Today I received a phone call from someone who has a Commercial Drivers License (“CDL”).
He went to court a few months ago for a speeding infraction that occurred while he was off of work and in his own car.
When he went to court, the judge made an announcement that persons with good driving records would be eligible for “supervision” which was described as a type of sentence where the infraction would “fall off” his driving record if he paid a fine and didn’t get another ticket for four months. Based on this, the person plead guilty to the speeding ticket.
A few months later, he found out that he had a conviction on his record. How did that happen?
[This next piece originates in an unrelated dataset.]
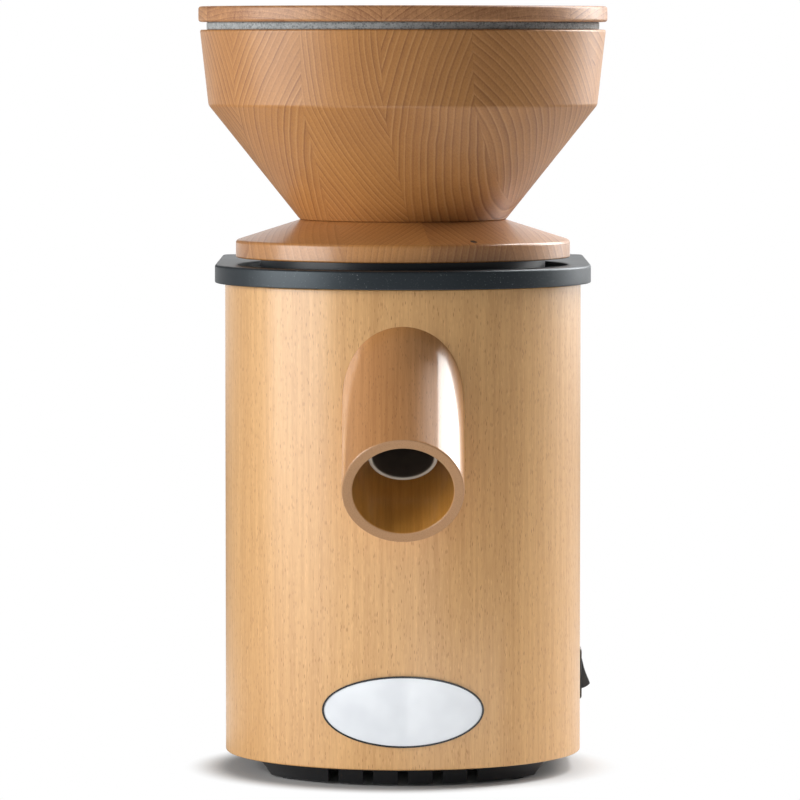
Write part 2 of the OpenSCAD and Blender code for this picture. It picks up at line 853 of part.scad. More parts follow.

What the judge didn’t say (because either he didn’t know or because it only applies to a few people) is that the United States government forbids states from giving CDL drivers any type of traffic sentence that could be hidden on their driving record.
As a result, if a CDL driver gets a sentence of “supervision” for a traffic violation, it is recorded as a “supervision/conviction” on their driving record — supervision for their “regular” drivers license and a conviction for the CDL.
There are a few consequences as a result of this. First of all, the violation will appear on the CDL holder’s driving record. Second, the CDL driver will accrue points towards a license suspension or revocation, which would have been avoided with a pure supervision.
So my advice to CDL holders is to retain a traffic attorney to represent you in court, to see if the charges can be dismissed or if not that, at least reduced to a non-moving or less serious moving violation.